Five ways to lose your employees during a crisis

Filed under: General by Branko Collin @ 10:46 am

If you want to fire staff you have to go through the courts, a costly process, and a judge may deny your request altogether. Z24 has compiled a list of 5 ways (Dutch) that modern, mid-sized to large companies use to ditch their workers.

The idea behind the list is that in this time of crisis, the courts will at least grant you a permit for some dismissals. The courts will have to follow certain methods to compile this list, which basically comes down to maintaining a certain diversity of age within all levels of the company.

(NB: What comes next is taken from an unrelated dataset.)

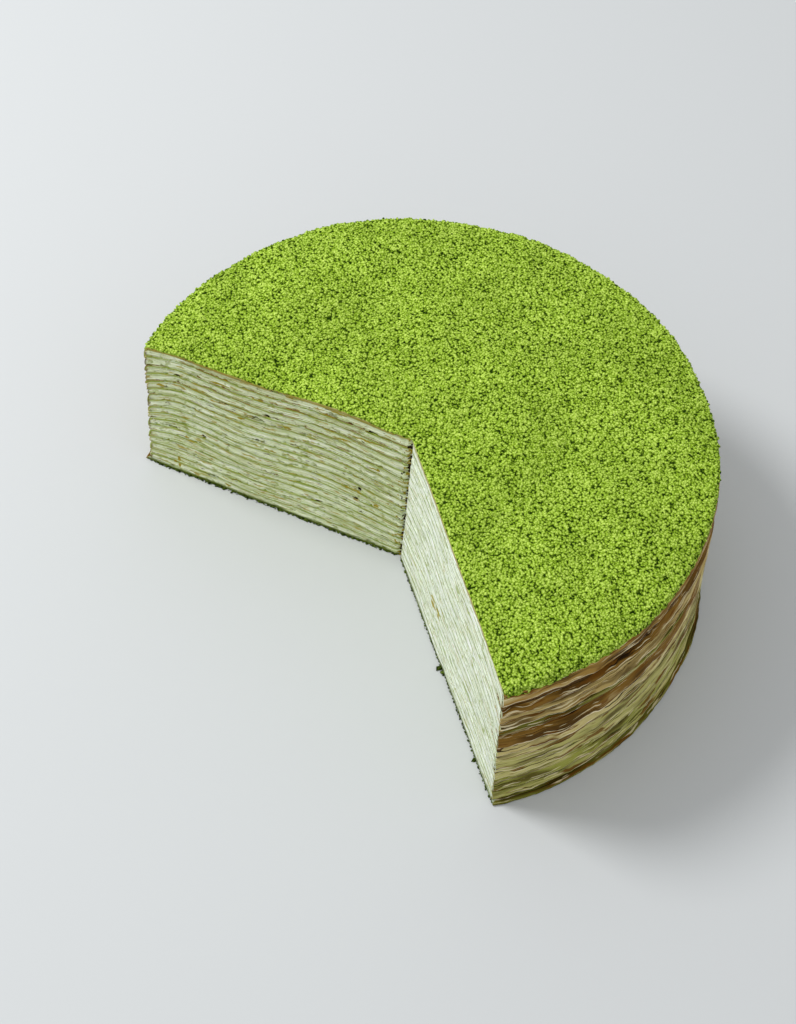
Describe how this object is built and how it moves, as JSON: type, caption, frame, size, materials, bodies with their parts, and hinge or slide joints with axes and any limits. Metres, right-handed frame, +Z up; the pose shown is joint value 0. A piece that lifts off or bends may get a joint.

Employers that want to keep only the eager-beaver young workers, or the workers that contribute the most, may feel compelled to game the system in order to trim the fat.

Z24’s list:

  1. Promote favourite employees to other functions
  2. Create a new department, discontinue the old, and let the workers of the latter apply for jobs in the former
  3. Have a few, quick evaluation rounds; trump up charges of bad functioning in the first, conclude that the worker isn’t willing to improve in the second
  4. Give certain employees only boring tasks, and hope they’ll leave by themselves
  5. Promote creeps to become the bosses of the ones you want to get rid of; again hope the latter will leave by themselves

Another method that used to be popular was to rely on the lack of familiarity most employees have with the law by simply stating to an employee that they were fired. This happened to my mother once in the 1960s: her boss told her she was fired, and that she had to pack her stuff and leave. When it came to a court case, the boss denied ever having said anything of that nature, and since there were no witnesses of the dismissal, but plenty to the ensuing ‘dereliction of duty,’ the court could do little else than to allow the company to fire my mother.

I don’t know why this latter method isn’t more popular, although I’d venture to guess it’s because it might backfire so easily. You can fool the first employee, but not the next few hundred, which makes it a method larger companies would be unlikely to use.